Why the GOP is Like the 4th of July

By Cole

Here’s a riddle: What do the misfits and intellectually-challenged opportunists vying for the Republican nomination have in common with Independence Day?

Fireworks. One by one they have been catapulted by their gullible followers to the heights of the polls. They hover for a time, all sparkly and beautiful and full of promise, and everybody “Oohs” and “Aahs” at their brilliance.

But then their flash is exhausted, they’ve got no substance to keep them aloft, and they fall back to earth.

Last week it was Rick Perry’s turn to flame out. After making an ass of himself almost every time he opened his mouth until he swore off debates altogether, they pulled him back in. That tells you right there he’s not cut out to tangle with whichever foreign despots we haven’t killed off.

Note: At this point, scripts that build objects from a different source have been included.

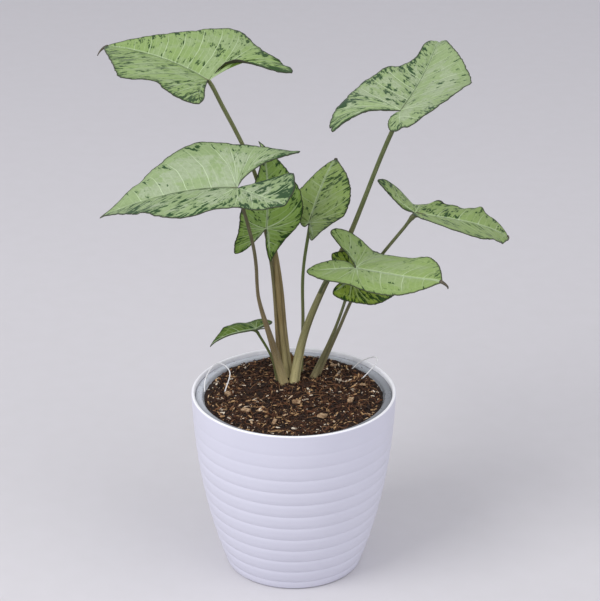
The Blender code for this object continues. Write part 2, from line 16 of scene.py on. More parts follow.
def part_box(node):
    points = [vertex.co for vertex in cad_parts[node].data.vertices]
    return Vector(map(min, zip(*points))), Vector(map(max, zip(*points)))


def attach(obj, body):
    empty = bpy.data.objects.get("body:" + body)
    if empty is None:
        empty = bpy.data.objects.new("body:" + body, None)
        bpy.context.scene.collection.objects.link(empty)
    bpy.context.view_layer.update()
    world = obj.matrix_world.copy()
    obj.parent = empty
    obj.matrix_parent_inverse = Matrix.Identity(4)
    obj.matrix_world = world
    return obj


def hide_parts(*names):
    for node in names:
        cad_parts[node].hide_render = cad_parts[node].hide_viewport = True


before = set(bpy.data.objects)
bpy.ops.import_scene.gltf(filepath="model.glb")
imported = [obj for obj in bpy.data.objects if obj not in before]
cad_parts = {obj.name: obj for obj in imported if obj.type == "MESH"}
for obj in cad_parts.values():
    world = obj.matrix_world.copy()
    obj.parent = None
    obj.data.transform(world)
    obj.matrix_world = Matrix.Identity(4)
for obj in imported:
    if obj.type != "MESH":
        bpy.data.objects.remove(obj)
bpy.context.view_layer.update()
MM = 0.001

# Camera: where it stands, how far it looks down and to the right in degrees, and its lens in mm
CAMERA_PLACE = (0, -1.144, 0.682)
CAMERA_PITCH = 23.59
CAMERA_YAW = 0.20
CAMERA_LENS = 120
CAMERA_SENSOR = 36
FLOOR_REACH = 3.0  # from the planter to the floor's edge

# Planter
POT_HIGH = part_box("outer_pot")[1]
POT_HEIGHT = POT_HIGH.z
RIM_RADIUS = POT_HIGH.x
BASE_RADIUS = 43.6 * MM
POT_WALL = 2.2 * MM
POT_FLOOR = 2.6 * MM
RIB_PITCH = 9.18 * MM
TOP_GROOVE_HEIGHT = 88.5 * MM
RIB_DEPTH = 0.6 * MM
# (ribs above the top deep groove, how deep a groove is there as a share of RIB_DEPTH)
RIB_FADE = ((-8, 1.15), (-0.5, 0.95), (0.5, 0.6), (1.5, 0.35), (2.5, 0.2), (2.9, 0))
# the brighter white painted on the rim's top and inner wall as painted light
RIM_PAINTED_WHITE = (0.93, 0.93, 0.97)

# Liner and mix
LINER_LOW, LINER_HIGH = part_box("inner_pot")
LINER_FOOT_RADIUS = 37 * MM
LINER_MOUTH_RADIUS = 59 * MM
LINER_WALL = 1.0 * MM
LINER_DROP = 1.0 * MM  # its rounded lip lies this far below the solid's
LIP_EDGE = ((-0.5, -1.1), (0, -0.8), (0, -0.3), (-0.4, 0))  # mm outward and up, from the lip's edge
LIP_INSIDE = ((1.6, 0), (0.9, -0.25), (0.35, -1.2), (0, -2.4), (-0.5, -2.7), (-0.6, -3.4))  # from its mouth
MIX_LOW, MIX_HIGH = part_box("potting_mix")
MIX_RADIUS = MIX_HIGH.x
MOUND_CENTRE = (2 * MM, 18 * MM)
MOUND_SPREAD = 30 * MM
MOUND = 2.5 * MM
MIX_EDGE_HEIGHT = 115.5 * MM
MIX_LUMPS = ((0.7, 9), (0.7, 3.6), (0.45, 1.5))  # mm high and apart
MIX_REAR_RISE = 1.9 * MM  # the mix stands this much higher against the far wall
CHIP_SHARES = (0.8, 0.9, 1.2)  # size of a bark chip against its solid's box
CHIP_SEED = 11
LITTER_SEED = 7
FLAKES = 3600  # how many are strewn
CRUMBS = 5200
FIBRES = 620
WALL_GAP = 0.3 * MM  # flakes keep this far from the liner

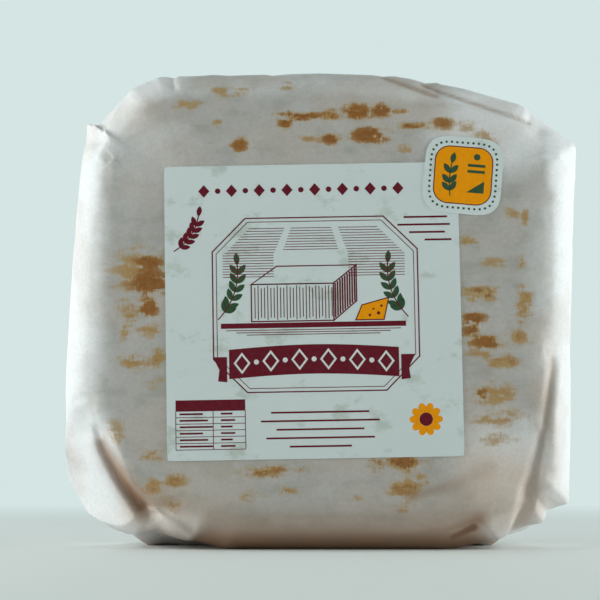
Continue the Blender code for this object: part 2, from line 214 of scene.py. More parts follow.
# Oil stains on the front: x, z, half width, half height, darkness
STAINS = (
    (-40.9, 180, 3.8, 2.6, 0.45), (-33.4, 179.5, 3.3, 1.8, 0.3), (-53.6, 174, 5.2, 2, 0.45),
    (-14.5, 182.3, 3.5, 2, 0.2), (-9.9, 169.7, 11, 1.7, 0.9), (-15, 166.7, 2.8, 1.8, 0.9),
    (2.3, 169.9, 4, 2.2, 0.8), (13.1, 171.3, 5.6, 3.6, 0.9), (22.6, 172, 4.5, 2.4, 0.9),
    (30.4, 171.9, 4.2, 1, 0.8), (3.2, 160.7, 4.6, 1.8, 0.9), (-6.6, 160.7, 4.3, 0.9, 0.5),
    (18.2, 162.3, 8.6, 3.2, 0.95), (35, 166.2, 8, 1.2, 0.8), (46.5, 167.1, 4.6, 2.7, 0.75),
    (56.4, 166, 3.6, 1.8, 0.3), (63.4, 161.1, 5.4, 3, 0.35), (-33.1, 158.4, 3.1, 3, 0.85),
    (-41.6, 166.5, 1.8, 1.5, 0.6), (32.1, 156.8, 3.3, 1.4, 0.3), (-72.6, 108.4, 11.5, 10, 0.5),
    (-68.2, 112, 6.2, 3.2, 0.9), (-67.8, 104, 8, 5, 1.0), (-74.8, 92.7, 5.4, 5, 0.5),
    (-68.4, 94.3, 4.2, 4, 0.9), (-77.7, 84.5, 2, 2.3, 0.5), (-68, 85.5, 6, 2.6, 0.4),
    (-73.9, 73.4, 6, 3.3, 0.55), (-64.6, 74.9, 2.9, 4, 0.5), (-65.9, 65.8, 4.3, 2.3, 0.25),
    (-80.7, 47.2, 3.6, 6, 0.15), (-66.1, 36.4, 5, 1.8, 0.45), (73.9, 131.4, 3.4, 3.2, 0.35),
    (78.6, 130, 1.4, 3.6, 0.5), (57.2, 120.4, 4.6, 2, 0.6), (66.1, 111.9, 5.4, 1.2, 0.45),
    (76.5, 112.7, 2.2, 2.6, 0.5), (60.5, 99.3, 8, 3.8, 0.75), (77.9, 96, 3.6, 7, 0.6),
    (58.3, 90.1, 4.6, 2.4, 0.95), (57.3, 85.4, 3.8, 1.6, 0.9), (63.5, 81, 7.8, 2.6, 0.9),
    (75.6, 82.5, 5.6, 3, 0.5), (62.5, 76.3, 8.6, 1.1, 0.5), (69.2, 72.6, 7, 2.6, 0.6),
    (65.8, 60.2, 10, 4.5, 0.55), (61.2, 60, 2.6, 2.6, 0.9), (66.4, 51.6, 11, 3.4, 0.45),
    (68, 42, 6.6, 2.8, 0.15), (-23.3, 31.2, 9.6, 2.4, 0.75), (-9.5, 31, 2.8, 1.5, 0.6),
    (-27.7, 21, 4.6, 2.2, 0.35), (-14, 22.3, 3.4, 2, 0.6), (-57.5, 26.9, 4.6, 2.1, 0.6),
    (-66.2, 24.8, 4.6, 2.7, 0.6), (-59.9, 17.7, 4.2, 3.2, 0.5), (29.5, 33.4, 10.5, 3.2, 0.85),
    (36.7, 28.8, 2.6, 1.7, 0.75), (31.5, 24.6, 7.5, 4.4, 0.65), (30.8, 17.5, 3.3, 2.8, 0.55),
    (12.9, 19.6, 1.6, 1.3, 0.3),
)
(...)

And Perry obliged by really stepping in it. Herman Cain owes him a big one for deflecting the heat.

Don’t you just love listening to buffoons bragging about all the government agencies they’ll unilaterally wipe out — and then in the next breath reveal they have no idea what they’re talking about?

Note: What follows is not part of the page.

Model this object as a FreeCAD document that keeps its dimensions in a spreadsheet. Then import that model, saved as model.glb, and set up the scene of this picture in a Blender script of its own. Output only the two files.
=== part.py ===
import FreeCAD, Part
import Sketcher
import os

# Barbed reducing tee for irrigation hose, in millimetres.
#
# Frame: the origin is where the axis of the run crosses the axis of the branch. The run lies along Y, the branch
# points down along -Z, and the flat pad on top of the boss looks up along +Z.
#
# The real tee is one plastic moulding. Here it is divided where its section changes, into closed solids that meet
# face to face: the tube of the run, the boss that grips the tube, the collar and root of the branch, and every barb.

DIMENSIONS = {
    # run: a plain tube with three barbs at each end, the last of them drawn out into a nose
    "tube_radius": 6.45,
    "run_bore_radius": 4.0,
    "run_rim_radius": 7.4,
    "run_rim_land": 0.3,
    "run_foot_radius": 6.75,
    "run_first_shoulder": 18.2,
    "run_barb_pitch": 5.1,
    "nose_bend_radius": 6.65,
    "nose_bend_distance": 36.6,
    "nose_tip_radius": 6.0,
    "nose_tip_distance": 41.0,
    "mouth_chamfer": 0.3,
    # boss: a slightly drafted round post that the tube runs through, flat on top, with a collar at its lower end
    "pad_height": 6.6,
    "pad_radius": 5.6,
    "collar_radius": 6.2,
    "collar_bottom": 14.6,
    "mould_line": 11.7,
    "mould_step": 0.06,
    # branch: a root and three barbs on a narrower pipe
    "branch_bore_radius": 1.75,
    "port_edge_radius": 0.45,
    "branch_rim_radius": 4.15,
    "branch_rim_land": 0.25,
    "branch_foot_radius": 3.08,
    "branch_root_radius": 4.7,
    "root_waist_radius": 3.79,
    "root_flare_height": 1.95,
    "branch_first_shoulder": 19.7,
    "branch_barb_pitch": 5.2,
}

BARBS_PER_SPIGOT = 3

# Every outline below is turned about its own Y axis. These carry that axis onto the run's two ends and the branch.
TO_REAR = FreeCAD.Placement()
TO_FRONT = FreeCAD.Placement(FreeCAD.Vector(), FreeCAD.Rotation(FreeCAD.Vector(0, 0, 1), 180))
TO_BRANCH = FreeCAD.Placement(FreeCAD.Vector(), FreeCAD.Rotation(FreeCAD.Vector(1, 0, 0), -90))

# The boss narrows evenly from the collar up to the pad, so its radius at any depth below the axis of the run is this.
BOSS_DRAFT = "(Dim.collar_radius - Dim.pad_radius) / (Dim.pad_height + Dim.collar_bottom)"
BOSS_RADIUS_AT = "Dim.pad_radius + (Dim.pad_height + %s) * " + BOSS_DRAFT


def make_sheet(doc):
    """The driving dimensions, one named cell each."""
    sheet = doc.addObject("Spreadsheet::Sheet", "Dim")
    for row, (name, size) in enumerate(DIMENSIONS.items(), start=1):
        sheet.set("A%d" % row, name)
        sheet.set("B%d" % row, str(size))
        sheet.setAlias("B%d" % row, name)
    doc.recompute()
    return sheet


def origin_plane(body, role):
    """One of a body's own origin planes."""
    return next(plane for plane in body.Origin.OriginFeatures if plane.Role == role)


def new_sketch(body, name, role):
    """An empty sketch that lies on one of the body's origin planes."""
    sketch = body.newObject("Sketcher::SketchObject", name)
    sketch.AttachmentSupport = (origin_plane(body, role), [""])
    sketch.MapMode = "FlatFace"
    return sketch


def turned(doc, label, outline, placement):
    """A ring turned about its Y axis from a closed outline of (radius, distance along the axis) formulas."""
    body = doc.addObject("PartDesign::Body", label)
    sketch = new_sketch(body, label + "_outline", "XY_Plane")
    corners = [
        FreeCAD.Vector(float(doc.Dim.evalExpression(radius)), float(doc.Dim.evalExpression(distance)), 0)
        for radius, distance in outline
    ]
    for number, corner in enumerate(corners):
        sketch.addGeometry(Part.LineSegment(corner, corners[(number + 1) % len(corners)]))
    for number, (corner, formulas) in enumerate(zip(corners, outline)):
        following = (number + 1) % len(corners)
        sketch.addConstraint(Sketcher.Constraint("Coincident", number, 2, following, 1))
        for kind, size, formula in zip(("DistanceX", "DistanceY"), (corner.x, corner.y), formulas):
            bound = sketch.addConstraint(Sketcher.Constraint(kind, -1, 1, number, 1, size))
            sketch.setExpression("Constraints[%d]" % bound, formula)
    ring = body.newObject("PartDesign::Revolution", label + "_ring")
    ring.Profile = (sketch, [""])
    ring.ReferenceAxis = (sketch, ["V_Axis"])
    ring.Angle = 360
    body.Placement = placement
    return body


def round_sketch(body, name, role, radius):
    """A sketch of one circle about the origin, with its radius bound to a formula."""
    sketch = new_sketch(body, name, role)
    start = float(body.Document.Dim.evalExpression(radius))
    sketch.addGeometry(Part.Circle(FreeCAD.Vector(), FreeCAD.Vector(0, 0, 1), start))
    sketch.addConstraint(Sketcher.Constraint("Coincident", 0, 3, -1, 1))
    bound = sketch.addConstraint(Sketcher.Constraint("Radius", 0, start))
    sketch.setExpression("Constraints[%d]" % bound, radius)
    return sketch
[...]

Poor Herman seems to be showing signs of early-onset dementia in his inability to remember any of the women who clearly remember him groping dissing them.

And now Rick Perry’s making George W. Bush look like Demosthenes.

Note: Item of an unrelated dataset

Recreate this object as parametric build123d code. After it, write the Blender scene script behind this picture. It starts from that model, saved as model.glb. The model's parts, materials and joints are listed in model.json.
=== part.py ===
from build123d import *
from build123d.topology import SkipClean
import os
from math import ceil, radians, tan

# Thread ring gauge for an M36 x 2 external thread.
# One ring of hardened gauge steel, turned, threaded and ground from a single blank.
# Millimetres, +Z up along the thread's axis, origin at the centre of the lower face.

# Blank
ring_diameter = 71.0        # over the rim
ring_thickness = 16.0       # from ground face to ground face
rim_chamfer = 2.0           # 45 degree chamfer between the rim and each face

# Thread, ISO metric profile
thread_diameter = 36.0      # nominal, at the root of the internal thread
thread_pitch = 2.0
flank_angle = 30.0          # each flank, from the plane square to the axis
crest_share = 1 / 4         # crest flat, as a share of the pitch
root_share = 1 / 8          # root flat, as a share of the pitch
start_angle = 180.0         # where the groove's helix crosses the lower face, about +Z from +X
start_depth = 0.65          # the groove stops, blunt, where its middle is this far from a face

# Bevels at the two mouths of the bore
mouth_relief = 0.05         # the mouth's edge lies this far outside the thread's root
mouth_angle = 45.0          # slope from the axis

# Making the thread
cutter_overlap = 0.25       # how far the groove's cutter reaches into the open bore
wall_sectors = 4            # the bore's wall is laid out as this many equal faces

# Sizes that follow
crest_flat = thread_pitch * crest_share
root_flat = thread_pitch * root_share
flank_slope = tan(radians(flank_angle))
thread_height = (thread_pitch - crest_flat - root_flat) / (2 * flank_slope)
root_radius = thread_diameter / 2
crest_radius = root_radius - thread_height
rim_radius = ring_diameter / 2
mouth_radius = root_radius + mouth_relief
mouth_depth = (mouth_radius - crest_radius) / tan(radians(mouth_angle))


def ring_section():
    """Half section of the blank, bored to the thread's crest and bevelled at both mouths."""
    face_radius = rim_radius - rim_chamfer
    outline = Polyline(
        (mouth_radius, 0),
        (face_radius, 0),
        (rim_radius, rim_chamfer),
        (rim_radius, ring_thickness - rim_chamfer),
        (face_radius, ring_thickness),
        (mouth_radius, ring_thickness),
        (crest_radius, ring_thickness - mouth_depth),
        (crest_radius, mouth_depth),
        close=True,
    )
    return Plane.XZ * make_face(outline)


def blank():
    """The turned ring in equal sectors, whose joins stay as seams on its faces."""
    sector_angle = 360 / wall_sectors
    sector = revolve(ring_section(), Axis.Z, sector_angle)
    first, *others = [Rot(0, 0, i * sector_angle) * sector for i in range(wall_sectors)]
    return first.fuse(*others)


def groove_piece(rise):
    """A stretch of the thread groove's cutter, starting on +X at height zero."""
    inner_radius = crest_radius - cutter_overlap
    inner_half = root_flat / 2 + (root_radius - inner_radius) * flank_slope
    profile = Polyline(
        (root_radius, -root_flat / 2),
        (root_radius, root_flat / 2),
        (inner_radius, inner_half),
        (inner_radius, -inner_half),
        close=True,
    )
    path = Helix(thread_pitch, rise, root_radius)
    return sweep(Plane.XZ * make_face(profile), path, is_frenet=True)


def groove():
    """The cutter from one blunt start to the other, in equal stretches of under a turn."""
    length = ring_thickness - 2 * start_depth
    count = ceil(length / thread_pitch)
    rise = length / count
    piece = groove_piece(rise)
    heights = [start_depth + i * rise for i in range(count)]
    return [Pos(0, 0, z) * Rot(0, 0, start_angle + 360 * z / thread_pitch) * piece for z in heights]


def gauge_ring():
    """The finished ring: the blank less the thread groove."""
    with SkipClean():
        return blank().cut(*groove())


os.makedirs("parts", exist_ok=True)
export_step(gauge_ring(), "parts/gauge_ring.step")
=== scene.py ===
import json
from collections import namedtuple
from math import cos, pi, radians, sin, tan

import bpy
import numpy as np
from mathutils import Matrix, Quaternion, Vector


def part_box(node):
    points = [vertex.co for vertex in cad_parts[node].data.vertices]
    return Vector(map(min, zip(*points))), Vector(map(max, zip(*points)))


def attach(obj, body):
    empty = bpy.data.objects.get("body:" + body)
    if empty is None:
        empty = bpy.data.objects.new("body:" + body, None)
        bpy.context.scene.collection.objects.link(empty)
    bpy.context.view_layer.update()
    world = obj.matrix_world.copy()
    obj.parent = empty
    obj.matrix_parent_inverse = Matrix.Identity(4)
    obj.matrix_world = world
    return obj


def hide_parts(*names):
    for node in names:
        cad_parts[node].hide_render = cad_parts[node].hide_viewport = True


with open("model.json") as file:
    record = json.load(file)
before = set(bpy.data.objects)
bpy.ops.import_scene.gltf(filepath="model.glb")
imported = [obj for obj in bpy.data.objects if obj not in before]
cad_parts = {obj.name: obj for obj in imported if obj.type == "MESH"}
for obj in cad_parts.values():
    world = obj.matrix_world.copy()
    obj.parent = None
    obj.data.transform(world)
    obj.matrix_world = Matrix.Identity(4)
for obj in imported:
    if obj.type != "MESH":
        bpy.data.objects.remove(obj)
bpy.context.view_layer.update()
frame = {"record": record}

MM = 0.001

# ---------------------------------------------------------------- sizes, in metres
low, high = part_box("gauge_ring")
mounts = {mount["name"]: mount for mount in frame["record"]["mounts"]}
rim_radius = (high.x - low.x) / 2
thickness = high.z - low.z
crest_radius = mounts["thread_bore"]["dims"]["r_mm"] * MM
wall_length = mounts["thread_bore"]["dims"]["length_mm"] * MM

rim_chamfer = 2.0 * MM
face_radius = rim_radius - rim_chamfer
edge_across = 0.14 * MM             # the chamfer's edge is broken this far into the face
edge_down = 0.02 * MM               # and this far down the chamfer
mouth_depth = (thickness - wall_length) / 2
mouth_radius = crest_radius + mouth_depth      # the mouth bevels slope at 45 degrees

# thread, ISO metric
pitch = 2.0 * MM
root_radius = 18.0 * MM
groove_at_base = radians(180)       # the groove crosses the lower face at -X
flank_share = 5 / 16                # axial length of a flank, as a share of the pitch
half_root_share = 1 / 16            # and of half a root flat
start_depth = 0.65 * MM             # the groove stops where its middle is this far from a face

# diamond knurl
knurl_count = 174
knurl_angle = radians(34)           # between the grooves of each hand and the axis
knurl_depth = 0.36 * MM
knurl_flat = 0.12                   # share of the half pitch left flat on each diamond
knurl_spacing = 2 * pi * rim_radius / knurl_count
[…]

And yet Perry and Cain act like they should get a pass for their inability to convey articulate or honest thought. After 8 years of Bush, and the U.S. declaring open season on heads of state we don’t like, it’s hard to imagine the rest of the world taking yet another mush-mouth in the Oval Office in stride.

Next up in the fireworks display: Newt Gingrich. He’s been one of those stealth types, but they’re running out of options so he’s he’s approaching his zenith and will have to show us what he’s got. It’s almost a certainty that some news hound will drag yet another skeleton out Newt’s walk-in closet, and he’ll end up on the ash-heap with the rest.

Meanwhile, Mitt Romney quietly lies in the shadows, waiting for his party to put away the garlic and the crosses, open his lid, and beg him to suck the life out of Obama.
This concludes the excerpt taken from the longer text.